The meteorologists enlist a number of data sources and tools in making the forecasts.  Fundamental to the process are the observations from across the Ice, providing basic information on the various site conditions.  The second key tool, relied on heavily, is satellite imagery.  Image loops are pored over to determine synoptic and mesoscale conditions, developments, and trends.  Polar orbiting satellite imagery is scrutinized along with information from the surface and upper-air observations and NWP model output.  The latter is the third tool, and the main NWP capability relied on is AMPS, the Antarctic Mesoscale Prediction System (Powers et al. 2003) (AMPS described in Sec. x.y).  This is a high-resolution, mesoscale atmospheric modeling system developed specifically for the USAP forecasters.  It provides numerical model forecast guidance over all of the Antarctic and sub-Antarctic.  A set of model forecast domains provides varying resolution across the continent, with the pivotal (for the USAP) McMurdo region currently covered by a grid of 2.2-km horizontal spacing.  AMPS runs at the National Center for Atmospheric Research in the U.S., and the products are disseminated via both a web page and the Antarctic Internet Data Distribution (Antarctic IDD) collaboration (Lazzara et al. 2006).  The model forecast products include surface and upper-air charts, soundings, surface meteograms, and animated meteorological fields.  The broad range of products has been developed and tuned in collaboration with SPAWAR to meet its needs.

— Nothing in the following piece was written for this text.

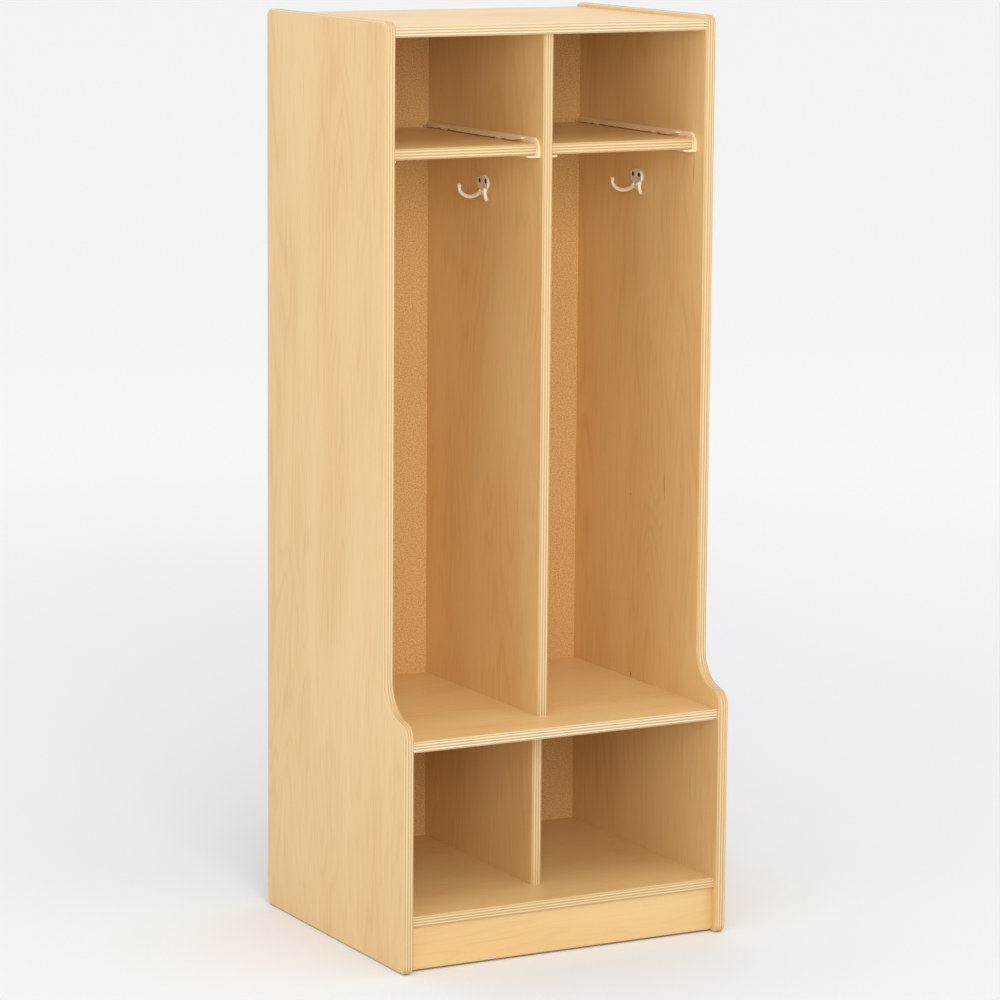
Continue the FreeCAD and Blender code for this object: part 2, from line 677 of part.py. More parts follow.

The SPAWAR Antarctic meteorological effort includes Antarctic forecaster training and seasonal forecast performance review.  These activities are conducted in Charleston.  Forecast effort personnel share their experiences and knowledge with the broader Antarctic meteorological community through participation in the annual Antarctic meteorological workshops (e.g, the Antarctic Meteorological Observation, Modeling, and Forecasting Workshop).

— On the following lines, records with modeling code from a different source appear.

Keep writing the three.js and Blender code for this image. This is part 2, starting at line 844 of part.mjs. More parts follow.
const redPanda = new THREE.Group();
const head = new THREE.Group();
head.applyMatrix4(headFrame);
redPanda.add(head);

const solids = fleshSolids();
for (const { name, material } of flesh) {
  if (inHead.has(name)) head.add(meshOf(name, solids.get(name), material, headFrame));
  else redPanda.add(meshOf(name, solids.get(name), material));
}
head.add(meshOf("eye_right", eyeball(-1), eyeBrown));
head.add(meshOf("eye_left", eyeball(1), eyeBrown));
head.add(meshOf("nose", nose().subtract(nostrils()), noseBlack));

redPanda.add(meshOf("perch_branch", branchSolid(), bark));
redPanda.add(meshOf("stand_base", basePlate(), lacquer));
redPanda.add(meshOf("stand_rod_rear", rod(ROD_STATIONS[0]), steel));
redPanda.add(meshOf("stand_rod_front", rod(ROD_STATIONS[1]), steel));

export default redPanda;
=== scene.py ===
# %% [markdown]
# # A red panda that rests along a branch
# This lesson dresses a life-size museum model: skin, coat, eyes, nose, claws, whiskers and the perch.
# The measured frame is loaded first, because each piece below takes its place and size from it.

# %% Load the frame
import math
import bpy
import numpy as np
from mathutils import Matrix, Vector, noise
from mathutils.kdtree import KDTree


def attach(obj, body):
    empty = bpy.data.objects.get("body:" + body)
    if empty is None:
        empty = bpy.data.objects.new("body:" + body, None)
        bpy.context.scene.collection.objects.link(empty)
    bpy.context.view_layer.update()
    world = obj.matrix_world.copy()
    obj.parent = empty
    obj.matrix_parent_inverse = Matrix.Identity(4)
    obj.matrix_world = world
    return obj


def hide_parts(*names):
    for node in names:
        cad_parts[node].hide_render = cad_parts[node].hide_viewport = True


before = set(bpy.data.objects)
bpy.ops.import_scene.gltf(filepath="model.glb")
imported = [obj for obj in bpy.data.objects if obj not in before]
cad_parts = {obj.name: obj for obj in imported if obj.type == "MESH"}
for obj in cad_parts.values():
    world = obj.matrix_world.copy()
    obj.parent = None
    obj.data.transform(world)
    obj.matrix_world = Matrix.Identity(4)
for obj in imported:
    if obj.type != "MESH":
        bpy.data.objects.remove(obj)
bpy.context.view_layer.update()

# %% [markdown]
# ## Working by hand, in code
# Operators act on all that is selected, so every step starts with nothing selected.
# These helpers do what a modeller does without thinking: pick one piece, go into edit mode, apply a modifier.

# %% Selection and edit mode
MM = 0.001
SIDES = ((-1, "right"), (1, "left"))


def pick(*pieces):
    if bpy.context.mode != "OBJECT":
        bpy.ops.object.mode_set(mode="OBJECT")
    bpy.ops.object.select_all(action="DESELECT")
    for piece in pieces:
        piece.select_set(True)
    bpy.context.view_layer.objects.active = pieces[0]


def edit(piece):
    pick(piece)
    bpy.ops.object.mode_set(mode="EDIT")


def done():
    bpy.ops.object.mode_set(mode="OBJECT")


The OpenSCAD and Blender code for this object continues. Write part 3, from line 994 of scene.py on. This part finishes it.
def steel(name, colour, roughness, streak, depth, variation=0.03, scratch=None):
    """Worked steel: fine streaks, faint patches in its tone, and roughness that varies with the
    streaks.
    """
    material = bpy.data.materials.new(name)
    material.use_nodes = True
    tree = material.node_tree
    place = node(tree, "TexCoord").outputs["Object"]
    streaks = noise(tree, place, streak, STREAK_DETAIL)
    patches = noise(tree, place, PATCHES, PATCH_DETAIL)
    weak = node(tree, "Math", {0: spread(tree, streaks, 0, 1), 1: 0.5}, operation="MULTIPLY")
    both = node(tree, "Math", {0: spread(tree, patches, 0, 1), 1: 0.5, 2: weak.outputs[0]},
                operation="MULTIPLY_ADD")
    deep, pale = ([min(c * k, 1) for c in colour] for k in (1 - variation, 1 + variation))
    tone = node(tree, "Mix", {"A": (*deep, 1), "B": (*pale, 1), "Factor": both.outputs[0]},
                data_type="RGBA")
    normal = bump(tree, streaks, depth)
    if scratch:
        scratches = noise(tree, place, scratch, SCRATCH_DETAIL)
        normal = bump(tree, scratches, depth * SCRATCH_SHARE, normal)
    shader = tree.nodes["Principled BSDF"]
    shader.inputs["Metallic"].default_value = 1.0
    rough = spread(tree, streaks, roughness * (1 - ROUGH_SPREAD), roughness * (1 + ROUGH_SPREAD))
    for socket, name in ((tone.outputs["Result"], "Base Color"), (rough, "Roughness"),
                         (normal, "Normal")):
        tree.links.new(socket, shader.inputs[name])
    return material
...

References cited by Powers

Lazzara, M.A., G. Langbauer, K.W. Manning, R. Redinger, M.W. Seefeldt, R. Vehorn, and T. Yoksas, 2006: The Antarctic internet data distribution (Antarctic-IDD) system.  22nd Int’l. Conf. on Interactive Information Processing Systems for Meteorology, Oceanography, and Hydrology.  Amer. Metor. Soc., Atlanta, GA.

Powers, J.G., K.W. Manning, Y.-H. Kuo, and D.H. Bromwich, 2003: Mesoscale modeling over Antarctica: The Antarctic Mesoscale Prediction System (AMPS).  Bull. Amer. Meteor. Soc., 84, 1533–1546.